═══ Recorded information ═══

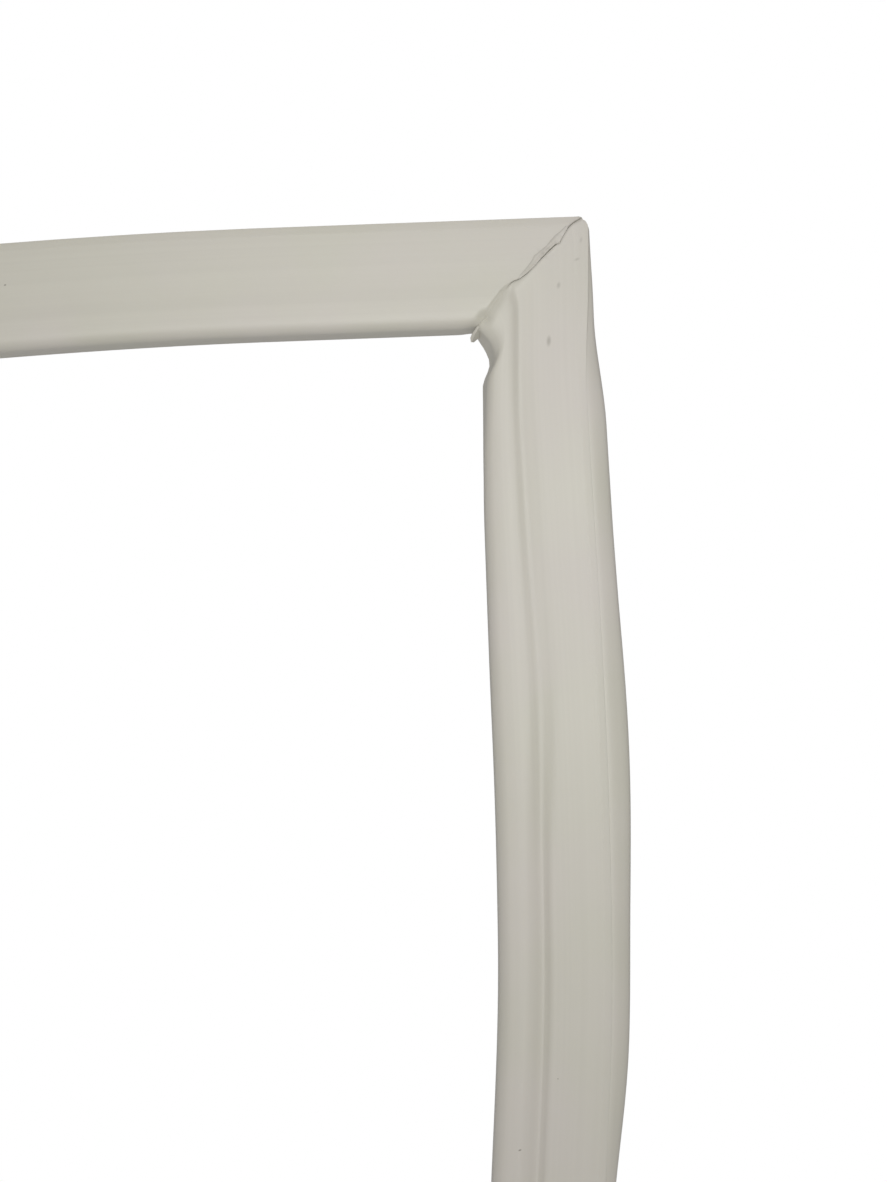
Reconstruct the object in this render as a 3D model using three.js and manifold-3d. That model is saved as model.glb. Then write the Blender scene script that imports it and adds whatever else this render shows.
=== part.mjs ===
// A magnetic door seal for a small refrigerator. Four lengths of hollow soft-PVC section are
// mitred and welded at the corners into one closed loop, and each side holds a flat magnetic
// strip in a pocket under its sealing face.
// The loop lies face up, as it would on a bench: +X is the width of the door, +Y its height, and
// +Z the way the sealing face looks. The origin is the middle of the loop, on the surface that
// its barbed foot rests on. Sizes are in millimetres.
import * as THREE from "three";
import { mergeVertices } from "three/addons/utils/BufferGeometryUtils.js";
import Module from "manifold-3d";

// The loop, corner to corner over the tips of the outer lip
const loopWidth = 520;
const loopHeight = 690;

// Magnetic strip, and the pocket under the sealing face that holds it
const stripWidth = 12;
const stripThickness = 3;
const stripClearance = 0.3;
const stripSetback = 26; // from the corner of the loop to the end of the strip
const headWall = 0.8;
const headOffset = 2; // how far the head sits outwards of the foot

// Thin lip outside the sealing face
const lipReach = 2.4;
const lipThickness = 0.9;
const lipDroop = 0.3;

// Soft balloon inside the sealing face
const balloonReach = 10.9;
const balloonDepth = 10.2;
const balloonDrop = 0.45; // its top lies this much under the sealing face
const balloonWall = 0.8;
const balloonTopRadius = 3.2;
const balloonFootRadius = 2.8;
const balloonLean = 0.6; // its side wall reaches further in at the foot
const balloonFootTurn = 70; // degrees that the lower round turns through
const stepWidth = 2.2;

// Bellows between the head and the base
const bellowsHeight = 7.4;
const bellowsWall = 0.7;
const foldTipReach = 10.6;
const foldTipHeight = 3;
const foldRootReach = 4.2;
const foldRootHeight = 5.5;
const bellowsSeatInset = 0.9;
// Where the bellows bulge, the fold stands up beside the head, close under the lip
const headGap = 0.9;
const neckDrop = 1.1;
const bulgedTipHeight = 7.3;
const bulgedRootHeight = 10.6;
const bulgeOutRun = 1.9; // mm of bulge that bring the fold's root out past the head
const bulgeUpRun = 1.5; // and the mm after them that raise the fold

// Base flange, and the barbed foot that snaps into the groove of the door
const baseThickness = 1.1;
const baseOuterReach = 7;
const baseInnerReach = 8.2;
const baseInnerRise = 0.6;
const footHeight = 6.5;
const stemWidth = 2;
const tipWidth = 1.6;
const lowerBarbWidth = 6.2;
const lowerBarbHeight = 2.5;
const upperBarbWidth = 5.4;
const upperBarbHeight = 4.7;
const barbThickness = 0.9;

// Weld at the mitres, and the small holes that let the hollows breathe
const weldHeight = 0.3;
const weldWidth = 1.8;
const ventRadius = 1.2;
const crossVentRadius = 0.8;
const pocketVentSetback = 21;
const webVentSetback = 38;
const balloonVentSetback = 46;

// How the slack sides lie. A lobe is a smooth swell of the line, outwards where it is positive:
// at is its middle, from the start of the side, and reach is half its length.
const endBows = [{ at: 270, reach: 190, rise: -5.6 }];
const sideBows = [
  { at: 140, reach: 130, rise: 2.2 },
  { at: 306, reach: 124, rise: -5 },
  { at: 520, reach: 130, rise: 2 },
];
// The upright sides lie rolled, outer edge up, so the bellows bulge out from under the lip
const sideRoll = 5; // degrees
const rollRun = 34;
const cornerBulge = 3;
const cornerBulgeRun = 8;
const sideBulge = 5.2;
const sideBulgeRun = 56;
const bulgeSwells = [
  { at: 140, reach: 90, rise: 1.2 },
  { at: 256, reach: 54, rise: -3.6 },
];
const cornerPinch = 0.74; // share of its width that the balloon keeps at the corner
const sideSpread = 1.18;
const pinchRun = 80;
const sideSag = 0.4;

// Heights and places that follow
const baseTop = footHeight + baseThickness;
const headBottom = baseTop + bellowsHeight;
const pocketFloor = headBottom + headWall;
const pocketTop = pocketFloor + stripThickness + 2 * stripClearance;
const faceTop = pocketTop + headWall;
const pocketInner = headOffset - stripWidth / 2 - stripClearance;
const pocketOuter = headOffset + stripWidth / 2 + stripClearance;
const faceInner = pocketInner - headWall;
const faceOuter = pocketOuter + headWall;
const lipTip = faceOuter + lipReach;
const balloonTop = faceTop - balloonDrop;
const balloonFoot = balloonTop - balloonDepth;
const balloonEdge = faceInner - balloonReach;

// Number of flat steps in each round of the section
const roundSteps = 3;
const stepSteps = 3;

const point = (u, v) => new THREE.Vector2(u, v);

function smooth(x) {
  const t = THREE.MathUtils.clamp(x, 0, 1);
  return t * t * (3 - 2 * t);
}

function lobeSum(lobes, s) {
  return lobes.reduce((sum, { at, reach, rise }) => {
    const share = (s - at) / reach;
    return Math.abs(share) < 1 ? sum + rise * Math.cos((share * Math.PI) / 2) ** 2 : sum;
  }, 0);
}

function arc(cu, cv, radius, fromDegrees, toDegrees) {
  return Array.from({ length: roundSteps + 1 }, (_, i) => {
    const turned = fromDegrees + ((toDegrees - fromDegrees) * i) / roundSteps;
    const angle = THREE.MathUtils.degToRad(turned);
    return point(cu + radius * Math.cos(angle), cv + radius * Math.sin(angle));
  });
}

// The open line moved sideways, to the left of its own direction. With level ends, the first and
// last points slide along their own height.
function offsetLine(line, distance, levelEnds = false) {
  const normals = line.slice(1).map((p, i) => {
    const along = p.clone().sub(line[i]).normalize();
    return point(-along.y, along.x);
  });
  return line.map((p, i) => {
    const before = normals[Math.max(i - 1, 0)];
    const after = normals[Math.min(i, normals.length - 1)];
    if (levelEnds && before === after) return point(p.x + distance / before.x, p.y);
    const middle = before.clone().add(after).normalize();
    return p.clone().addScaledVector(middle, distance / middle.dot(after));
  });
}

// Section of the moulding, in u, outwards from the middle of the foot, and v, upwards.
// Every outline runs anticlockwise.
function stepLine() {
  return Array.from({ length: stepSteps }, (_, i) => {
    const share = (i + 1) / stepSteps;
    return point(faceInner - stepWidth * share, faceTop - balloonDrop * smooth(share));
  });
}

function balloonSkin() {
  const upper = arc(
    balloonEdge + balloonLean + balloonTopRadius, balloonTop - balloonTopRadius,
    balloonTopRadius, 90, 175,
  );
  const lower = arc(
    balloonEdge + balloonFootRadius, balloonFoot + balloonFootRadius,
    balloonFootRadius, 180, 180 + balloonFootTurn,
  );
  return [...upper, ...lower, point(-baseInnerReach, footHeight + baseInnerRise)];
}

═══

◆ Exercise brief ◆
Each line of the listing above should be output exactly.

◆ Expected output ◆
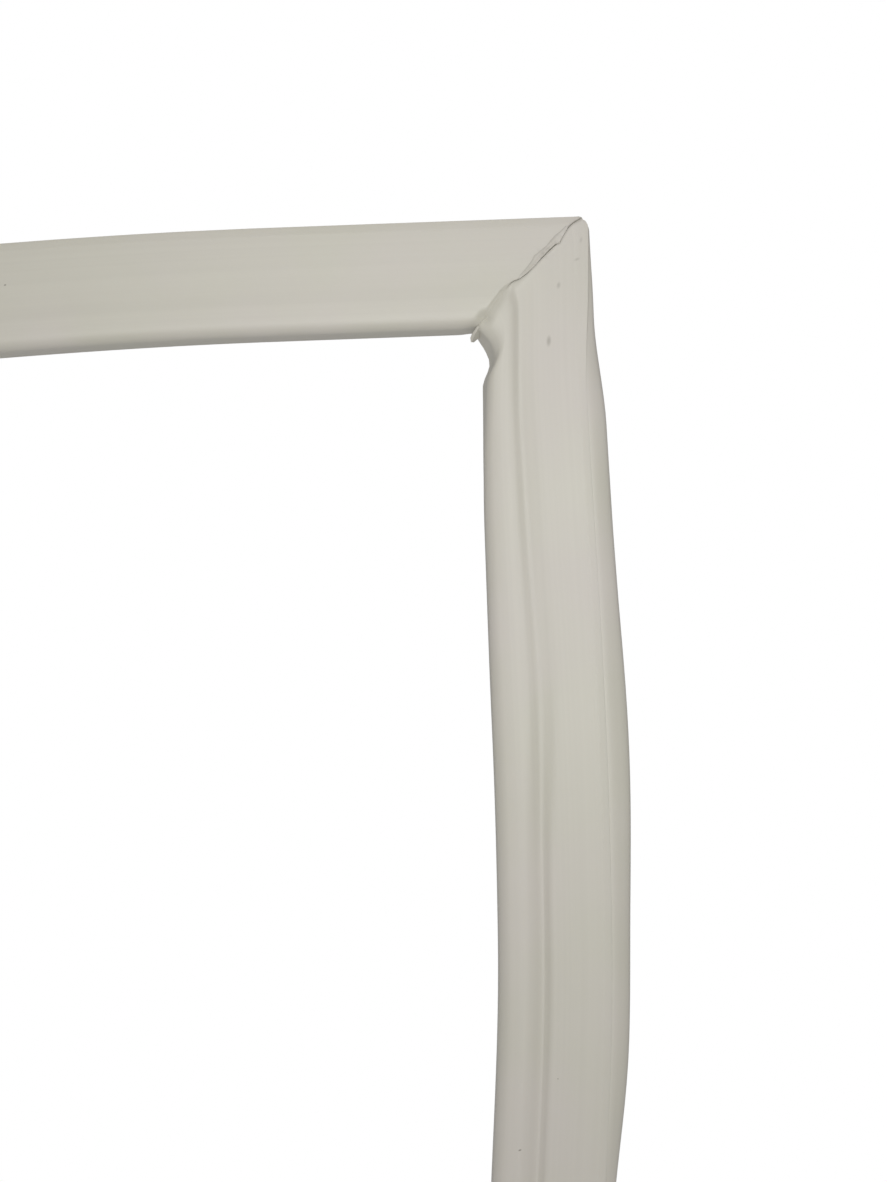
Reconstruct the object in this render as a 3D model using three.js and manifold-3d. That model is saved as model.glb. Then write the Blender scene script that imports it and adds whatever else this render shows.
=== part.mjs ===
// A magnetic door seal for a small refrigerator. Four lengths of hollow soft-PVC section are
// mitred and welded at the corners into one closed loop, and each side holds a flat magnetic
// strip in a pocket under its sealing face.
// The loop lies face up, as it would on a bench: +X is the width of the door, +Y its height, and
// +Z the way the sealing face looks. The origin is the middle of the loop, on the surface that
// its barbed foot rests on. Sizes are in millimetres.
import * as THREE from "three";
import { mergeVertices } from "three/addons/utils/BufferGeometryUtils.js";
import Module from "manifold-3d";

// The loop, corner to corner over the tips of the outer lip
const loopWidth = 520;
const loopHeight = 690;

// Magnetic strip, and the pocket under the sealing face that holds it
const stripWidth = 12;
const stripThickness = 3;
const stripClearance = 0.3;
const stripSetback = 26; // from the corner of the loop to the end of the strip
const headWall = 0.8;
const headOffset = 2; // how far the head sits outwards of the foot

// Thin lip outside the sealing face
const lipReach = 2.4;
const lipThickness = 0.9;
const lipDroop = 0.3;

// Soft balloon inside the sealing face
const balloonReach = 10.9;
const balloonDepth = 10.2;
const balloonDrop = 0.45; // its top lies this much under the sealing face
const balloonWall = 0.8;
const balloonTopRadius = 3.2;
const balloonFootRadius = 2.8;
const balloonLean = 0.6; // its side wall reaches further in at the foot
const balloonFootTurn = 70; // degrees that the lower round turns through
const stepWidth = 2.2;

// Bellows between the head and the base
const bellowsHeight = 7.4;
const bellowsWall = 0.7;
const foldTipReach = 10.6;
const foldTipHeight = 3;
const foldRootReach = 4.2;
const foldRootHeight = 5.5;
const bellowsSeatInset = 0.9;
// Where the bellows bulge, the fold stands up beside the head, close under the lip
const headGap = 0.9;
const neckDrop = 1.1;
const bulgedTipHeight = 7.3;
const bulgedRootHeight = 10.6;
const bulgeOutRun = 1.9; // mm of bulge that bring the fold's root out past the head
const bulgeUpRun = 1.5; // and the mm after them that raise the fold

// Base flange, and the barbed foot that snaps into the groove of the door
const baseThickness = 1.1;
const baseOuterReach = 7;
const baseInnerReach = 8.2;
const baseInnerRise = 0.6;
const footHeight = 6.5;
const stemWidth = 2;
const tipWidth = 1.6;
const lowerBarbWidth = 6.2;
const lowerBarbHeight = 2.5;
const upperBarbWidth = 5.4;
const upperBarbHeight = 4.7;
const barbThickness = 0.9;

// Weld at the mitres, and the small holes that let the hollows breathe
const weldHeight = 0.3;
const weldWidth = 1.8;
const ventRadius = 1.2;
const crossVentRadius = 0.8;
const pocketVentSetback = 21;
const webVentSetback = 38;
const balloonVentSetback = 46;

// How the slack sides lie. A lobe is a smooth swell of the line, outwards where it is positive:
// at is its middle, from the start of the side, and reach is half its length.
const endBows = [{ at: 270, reach: 190, rise: -5.6 }];
const sideBows = [
  { at: 140, reach: 130, rise: 2.2 },
  { at: 306, reach: 124, rise: -5 },
  { at: 520, reach: 130, rise: 2 },
];
// The upright sides lie rolled, outer edge up, so the bellows bulge out from under the lip
const sideRoll = 5; // degrees
const rollRun = 34;
const cornerBulge = 3;
const cornerBulgeRun = 8;
const sideBulge = 5.2;
const sideBulgeRun = 56;
const bulgeSwells = [
  { at: 140, reach: 90, rise: 1.2 },
  { at: 256, reach: 54, rise: -3.6 },
];
const cornerPinch = 0.74; // share of its width that the balloon keeps at the corner
const sideSpread = 1.18;
const pinchRun = 80;
const sideSag = 0.4;

// Heights and places that follow
const baseTop = footHeight + baseThickness;
const headBottom = baseTop + bellowsHeight;
const pocketFloor = headBottom + headWall;
const pocketTop = pocketFloor + stripThickness + 2 * stripClearance;
const faceTop = pocketTop + headWall;
const pocketInner = headOffset - stripWidth / 2 - stripClearance;
const pocketOuter = headOffset + stripWidth / 2 + stripClearance;
const faceInner = pocketInner - headWall;
const faceOuter = pocketOuter + headWall;
const lipTip = faceOuter + lipReach;
const balloonTop = faceTop - balloonDrop;
const balloonFoot = balloonTop - balloonDepth;
const balloonEdge = faceInner - balloonReach;

// Number of flat steps in each round of the section
const roundSteps = 3;
const stepSteps = 3;

const point = (u, v) => new THREE.Vector2(u, v);

function smooth(x) {
  const t = THREE.MathUtils.clamp(x, 0, 1);
  return t * t * (3 - 2 * t);
}

function lobeSum(lobes, s) {
  return lobes.reduce((sum, { at, reach, rise }) => {
    const share = (s - at) / reach;
    return Math.abs(share) < 1 ? sum + rise * Math.cos((share * Math.PI) / 2) ** 2 : sum;
  }, 0);
}

function arc(cu, cv, radius, fromDegrees, toDegrees) {
  return Array.from({ length: roundSteps + 1 }, (_, i) => {
    const turned = fromDegrees + ((toDegrees - fromDegrees) * i) / roundSteps;
    const angle = THREE.MathUtils.degToRad(turned);
    return point(cu + radius * Math.cos(angle), cv + radius * Math.sin(angle));
  });
}

// The open line moved sideways, to the left of its own direction. With level ends, the first and
// last points slide along their own height.
function offsetLine(line, distance, levelEnds = false) {
  const normals = line.slice(1).map((p, i) => {
    const along = p.clone().sub(line[i]).normalize();
    return point(-along.y, along.x);
  });
  return line.map((p, i) => {
    const before = normals[Math.max(i - 1, 0)];
    const after = normals[Math.min(i, normals.length - 1)];
    if (levelEnds && before === after) return point(p.x + distance / before.x, p.y);
    const middle = before.clone().add(after).normalize();
    return p.clone().addScaledVector(middle, distance / middle.dot(after));
  });
}

// Section of the moulding, in u, outwards from the middle of the foot, and v, upwards.
// Every outline runs anticlockwise.
function stepLine() {
  return Array.from({ length: stepSteps }, (_, i) => {
    const share = (i + 1) / stepSteps;
    return point(faceInner - stepWidth * share, faceTop - balloonDrop * smooth(share));
  });
}

function balloonSkin() {
  const upper = arc(
    balloonEdge + balloonLean + balloonTopRadius, balloonTop - balloonTopRadius,
    balloonTopRadius, 90, 175,
  );
  const lower = arc(
    balloonEdge + balloonFootRadius, balloonFoot + balloonFootRadius,
    balloonFootRadius, 180, 180 + balloonFootTurn,
  );
  return [...upper, ...lower, point(-baseInnerReach, footHeight + baseInnerRise)];
}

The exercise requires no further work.